### Available data
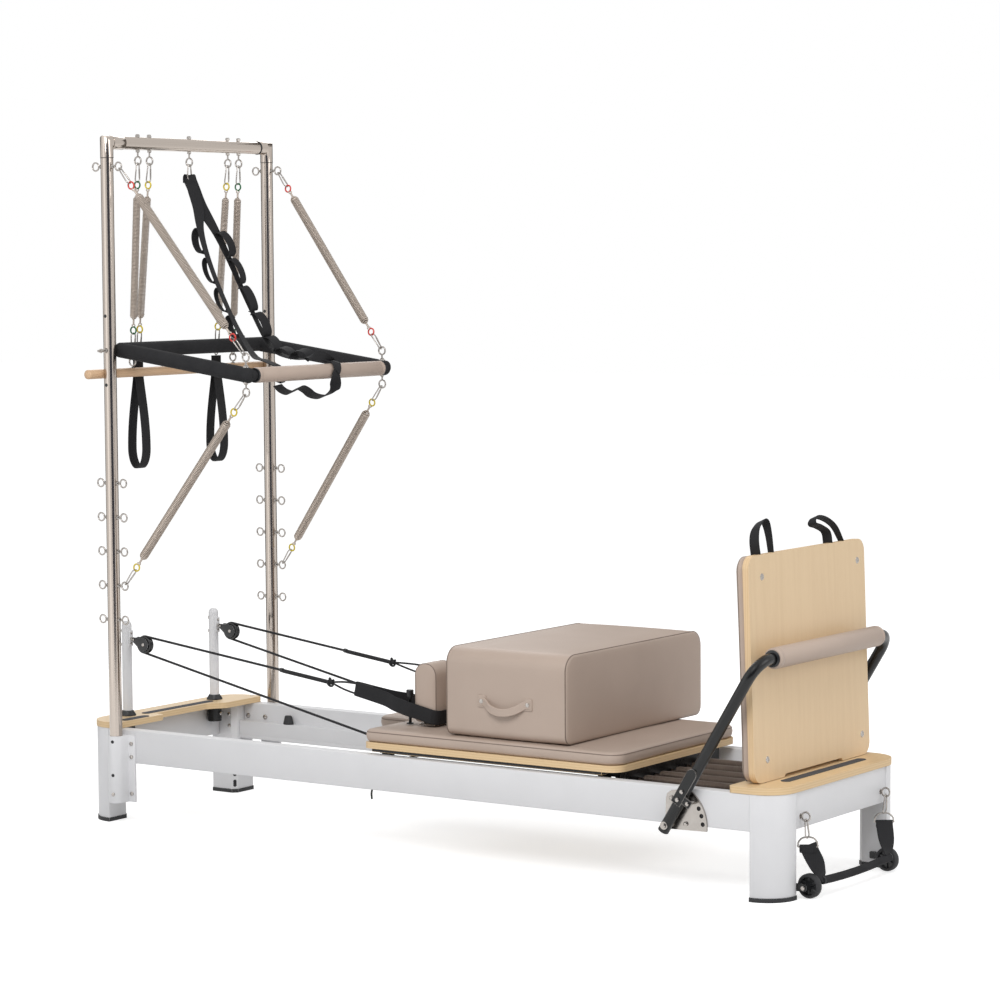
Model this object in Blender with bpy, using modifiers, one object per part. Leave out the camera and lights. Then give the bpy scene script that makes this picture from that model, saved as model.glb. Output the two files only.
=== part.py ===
# Pilates reformer with a half tower, push-through bar, jump board and sitting box.
# Metres, +Z up. +X runs to the foot end, the tower stands at the head end (-X), the near side is -Y.
# Places below are measured from the middle of the frame, on the floor. The last lines move the whole
# object so that its origin is on the floor, under the middle of its whole length, foot handle included.
import math

import bmesh
import bpy
from mathutils import Matrix, Vector

for leftover in list(bpy.data.objects):
    bpy.data.objects.remove(leftover, do_unlink=True)

# General fits
GAP = 0.0003
PIN_CLEARANCE = 0.0003
WELD = 0.002
SLEEVE_PLAY = 0.0009
ORIGIN_X = 0.02625

# Frame
FRAME_LENGTH = 2.400
FRAME_WIDTH = 0.690
FRAME_TOP = 0.285
LEG_SIZE = 0.090
LEG_ROUND = 0.086
LEG_CHAMFER = 0.014
FOOT_PAD_HEIGHT = 0.012
FOOT_PAD_LIP = 0.0015
RAIL_HEIGHT = 0.099
RAIL_THICKNESS = 0.040
TRACK_WIDTH = 0.026
TRACK_HEIGHT = 0.044
BEAM_THICKNESS = 0.025
BEAM_RECESS = 0.003

# Wooden platforms
WOOD_THICKNESS = 0.018
PLATFORM_OVERHANG = 0.0015
HEAD_PLATFORM_DEPTH = 0.130
HEAD_NOTCH_DEPTH = 0.038
HEAD_NOTCH_NEAR = -0.130
HEAD_NOTCH_FAR = 0.115
FOOT_PLATFORM_DEPTH = 0.155
STRIP_THICKNESS = 0.0015
STRIP_WIDTH = 0.028

# Tower
POST_RADIUS = 0.019
POST_X = -1.050
POST_STAND_OFF = 0.032
POST_BOTTOM = 0.076
BAR_HEIGHT = 2.035
ELBOW_RADIUS = 0.0205
ELBOW_DROP = 0.045
ELBOW_REACH = 0.050
SOCKET_BOTTOM = 0.070
SOCKET_TOP = 0.271
SOCKET_WALL = 0.006
SOCKET_FLANGE = 0.025
SOCKET_FLANGE_THICKNESS = 0.006
SOCKET_BOLT_HEIGHT = 0.205
TOP_ROW_HEIGHT = 1.964
LOW_ROW_HEIGHT = 1.028
ROW_PITCH = 0.102
LOW_ROWS = 5

# Eyebolts, spring clips and rings
EYE_RADIUS = 0.012
EYE_WIRE = 0.0025
HOOK_CLEARANCE = 0.0012
POST_SHANK = 0.013
CORNER_SHANK = 0.017
TOP_SHANK = 0.020
DOWEL_SHANK = 0.006
NUT_RADIUS = 0.0065
NUT_HEIGHT = 0.005
CLIP_WIRE = 0.002
CLIP_LENGTH = 0.058
DROP_CLIP_LENGTH = 0.080
CLIP_SMALL = 0.0065
CLIP_LARGE = 0.0095
RING_RADIUS = 0.011
RING_WIRE = 0.002
RING_SEAT = 0.0012
SPRING_WIRE = 0.0018
SPRING_RADIUS = 0.0092
SPRING_NECK = 0.024
SPRING_CURLS = 3

# Push-through bar
PTB_PIVOT_HEIGHT = 1.422
PTB_HOLE_PITCH = 0.102
PTB_ARM_OFFSET = 0.331
PTB_FOAM_RADIUS = 0.0225
PTB_FRONT_X = -0.560
PTB_FRONT_HEIGHT = 1.354
PTB_GRIP_RADIUS = 0.0225
PTB_TUBE_RADIUS = 0.016
PTB_EYE_SETBACK = 0.012
PTB_PIN_RADIUS = 0.005
PTB_PIN_REACH = 0.034
PTB_KNOB_RADIUS = 0.0075
PTB_KNOB_LENGTH = 0.014

# Things hanging under the top bar
DOWEL_SPACING = 0.476
LOOP_SPACING = 0.370
DOWEL_RADIUS = 0.014
DOWEL_LENGTH = 0.888
DOWEL_HEIGHT = 1.352
LOOP_BAND = 0.038
LOOP_TAPE = 0.003
LOOP_LENGTH = 0.330
LOOP_NECK = 0.175
LOOP_HALF_WIDTH = 0.029
LOOP_NECK_HALF = 0.0045
LOOP_TOP_HEIGHT = 1.390
STRAP_WIDTH = 0.028
STRAP_THICKNESS = 0.0025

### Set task
Which lines hold the word "part"? Show each one.

### Correct result
Model this object in Blender with bpy, using modifiers, one object per part. Leave out the camera and lights. Then give the bpy scene script that makes this picture from that model, saved as model.glb. Output the two files only.
=== part.py ===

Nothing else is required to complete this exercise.